● **Requirements**: Report the number of lines in these entries that contain "object". Write only the number.

● **Provided entries**:
- - - -
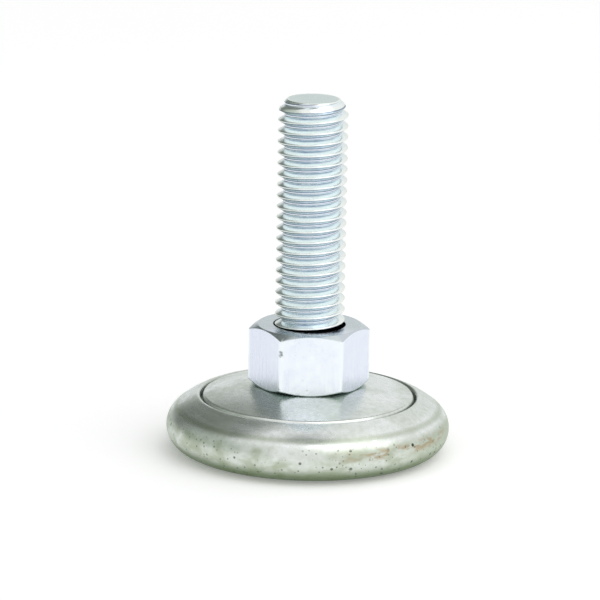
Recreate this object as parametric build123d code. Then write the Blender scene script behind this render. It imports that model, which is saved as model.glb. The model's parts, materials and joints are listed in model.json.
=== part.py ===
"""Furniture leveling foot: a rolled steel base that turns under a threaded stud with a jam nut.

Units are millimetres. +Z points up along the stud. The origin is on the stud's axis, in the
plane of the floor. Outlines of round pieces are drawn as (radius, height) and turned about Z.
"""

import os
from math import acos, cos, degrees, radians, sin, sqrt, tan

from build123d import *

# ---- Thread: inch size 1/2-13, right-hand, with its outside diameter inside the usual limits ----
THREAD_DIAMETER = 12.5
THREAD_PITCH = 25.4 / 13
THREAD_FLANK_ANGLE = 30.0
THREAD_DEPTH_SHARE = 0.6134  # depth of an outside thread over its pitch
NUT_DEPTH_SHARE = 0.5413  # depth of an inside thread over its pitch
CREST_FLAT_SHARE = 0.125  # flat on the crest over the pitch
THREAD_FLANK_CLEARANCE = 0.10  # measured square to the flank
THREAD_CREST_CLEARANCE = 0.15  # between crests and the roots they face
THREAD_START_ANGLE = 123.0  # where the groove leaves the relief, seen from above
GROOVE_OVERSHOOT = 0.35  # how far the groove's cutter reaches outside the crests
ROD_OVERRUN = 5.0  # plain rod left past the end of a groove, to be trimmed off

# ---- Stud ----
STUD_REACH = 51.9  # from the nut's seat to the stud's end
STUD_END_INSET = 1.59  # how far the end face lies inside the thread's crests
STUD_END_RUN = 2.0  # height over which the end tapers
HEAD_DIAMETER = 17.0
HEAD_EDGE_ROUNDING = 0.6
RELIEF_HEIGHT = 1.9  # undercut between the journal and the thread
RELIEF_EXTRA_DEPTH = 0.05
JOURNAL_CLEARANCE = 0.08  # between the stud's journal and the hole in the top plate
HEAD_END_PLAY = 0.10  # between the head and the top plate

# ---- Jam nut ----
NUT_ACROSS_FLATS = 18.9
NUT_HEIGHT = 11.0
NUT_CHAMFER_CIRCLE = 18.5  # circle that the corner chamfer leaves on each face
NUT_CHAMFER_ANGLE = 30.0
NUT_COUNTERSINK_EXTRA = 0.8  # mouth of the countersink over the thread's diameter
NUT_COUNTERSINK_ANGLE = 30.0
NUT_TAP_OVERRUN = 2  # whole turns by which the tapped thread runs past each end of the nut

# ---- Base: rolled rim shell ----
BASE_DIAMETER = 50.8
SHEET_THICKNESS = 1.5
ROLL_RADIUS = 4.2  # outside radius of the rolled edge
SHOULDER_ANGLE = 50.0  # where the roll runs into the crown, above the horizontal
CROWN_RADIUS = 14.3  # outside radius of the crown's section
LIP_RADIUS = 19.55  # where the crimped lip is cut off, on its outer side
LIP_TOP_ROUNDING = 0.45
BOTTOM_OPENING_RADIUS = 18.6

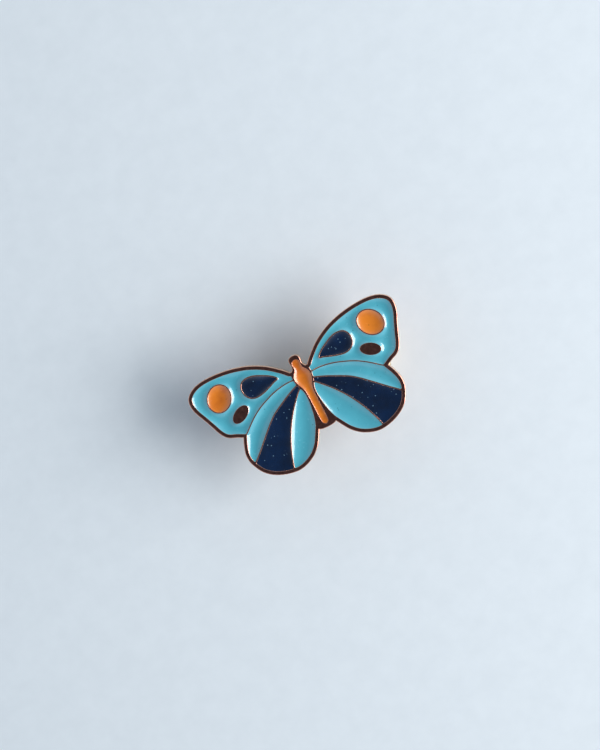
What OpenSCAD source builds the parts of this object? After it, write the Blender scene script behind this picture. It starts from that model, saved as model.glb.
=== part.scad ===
- - - -
● **The result**: 2